THE REQUEST:
Repeat every line below exactly as it reads.

INFORMATION PROVIDED:
::::::::::
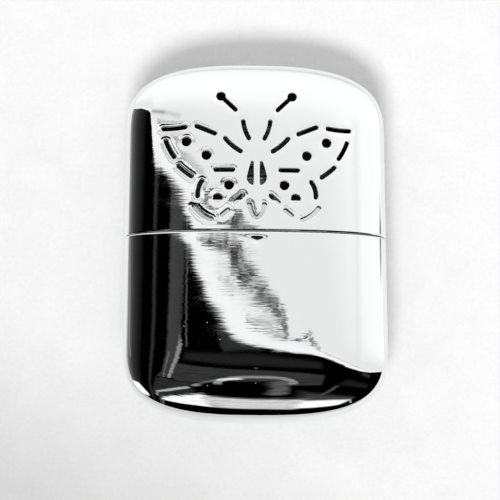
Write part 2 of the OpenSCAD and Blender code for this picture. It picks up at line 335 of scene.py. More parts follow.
def resample(points, step, closed=True):
    """Points at even steps along a line."""
    p = np.asarray(points, float)
    if closed:
        p = np.vstack([p, p[:1]])
    length = np.append(0, np.cumsum(np.linalg.norm(np.diff(p, axis=0), axis=1)))
    count = max(8, round(length[-1] / step))
    at = np.linspace(0, length[-1], count + 1)
    if closed:
        at = at[:-1]
    return np.stack([np.interp(at, length, p[:, k]) for k in (0, 1)], -1)


def rounded(points, times=3):
    """Closed outline with its corners cut, by Chaikin's rule."""
    p = np.asarray(points, float)
    for _ in range(times):
        after = np.roll(p, -1, axis=0)
        p = np.stack([p * 0.75 + after * 0.25, p * 0.25 + after * 0.75], 1).reshape(-1, 2)
    return p


def arc(centre, r, start, end, count):
    a = np.radians(np.linspace(start, end, count))
    return np.stack([centre[0] + r * np.cos(a), centre[1] + r * np.sin(a)], -1)


def heading_of(a, b):
    return math.degrees(math.atan2(b[1] - a[1], b[0] - a[0]))


def stroke(path, w):
    """Outline of a line with round ends."""
    p = np.asarray(path, float)
    n = len(p)
    left, right = [], []
    for i in range(n):
        d = p[min(i + 1, n - 1)] - p[max(i - 1, 0)]
        side = np.array([-d[1], d[0]]) / np.linalg.norm(d) * w / 2
        left.append(p[i] + side)
        right.append(p[i] - side)
    end = heading_of(p[-2], p[-1])
    start = heading_of(p[1], p[0])
    return np.vstack([left, arc(p[-1], w / 2, end + 80, end - 80, 9), right[::-1],
                      arc(p[0], w / 2, start + 80, start - 80, 9)])


def slot_path(a, b, bow):
    """Middle line of a bowed slot whose round ends touch the two tips."""
    a, b = np.array(a, float), np.array(b, float)
    along = (b - a) / np.linalg.norm(b - a)
    across = np.array([-along[1], along[0]])
    start, end = a + along * SLOT_W / 2, b - along * SLOT_W / 2
    return [start + (end - start) * f + across * bow * 4 * f * (1 - f) for f in np.linspace(0, 1, 13)]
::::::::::
OUTPUT BELOW:
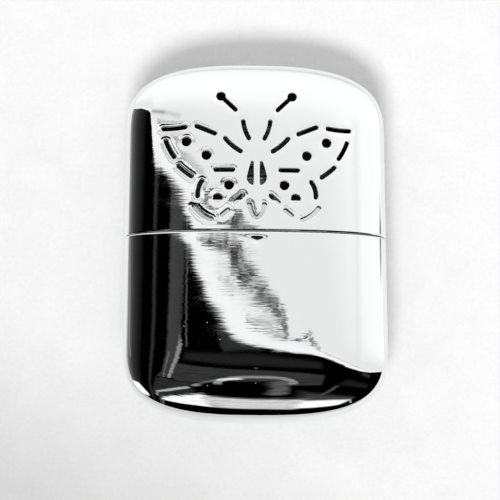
Write part 2 of the OpenSCAD and Blender code for this picture. It picks up at line 335 of scene.py. More parts follow.
def resample(points, step, closed=True):
    """Points at even steps along a line."""
    p = np.asarray(points, float)
    if closed:
        p = np.vstack([p, p[:1]])
    length = np.append(0, np.cumsum(np.linalg.norm(np.diff(p, axis=0), axis=1)))
    count = max(8, round(length[-1] / step))
    at = np.linspace(0, length[-1], count + 1)
    if closed:
        at = at[:-1]
    return np.stack([np.interp(at, length, p[:, k]) for k in (0, 1)], -1)


def rounded(points, times=3):
    """Closed outline with its corners cut, by Chaikin's rule."""
    p = np.asarray(points, float)
    for _ in range(times):
        after = np.roll(p, -1, axis=0)
        p = np.stack([p * 0.75 + after * 0.25, p * 0.25 + after * 0.75], 1).reshape(-1, 2)
    return p


def arc(centre, r, start, end, count):
    a = np.radians(np.linspace(start, end, count))
    return np.stack([centre[0] + r * np.cos(a), centre[1] + r * np.sin(a)], -1)


def heading_of(a, b):
    return math.degrees(math.atan2(b[1] - a[1], b[0] - a[0]))


def stroke(path, w):
    """Outline of a line with round ends."""
    p = np.asarray(path, float)
    n = len(p)
    left, right = [], []
    for i in range(n):
        d = p[min(i + 1, n - 1)] - p[max(i - 1, 0)]
        side = np.array([-d[1], d[0]]) / np.linalg.norm(d) * w / 2
        left.append(p[i] + side)
        right.append(p[i] - side)
    end = heading_of(p[-2], p[-1])
    start = heading_of(p[1], p[0])
    return np.vstack([left, arc(p[-1], w / 2, end + 80, end - 80, 9), right[::-1],
                      arc(p[0], w / 2, start + 80, start - 80, 9)])


def slot_path(a, b, bow):
    """Middle line of a bowed slot whose round ends touch the two tips."""
    a, b = np.array(a, float), np.array(b, float)
    along = (b - a) / np.linalg.norm(b - a)
    across = np.array([-along[1], along[0]])
    start, end = a + along * SLOT_W / 2, b - along * SLOT_W / 2
    return [start + (end - start) * f + across * bow * 4 * f * (1 - f) for f in np.linspace(0, 1, 13)]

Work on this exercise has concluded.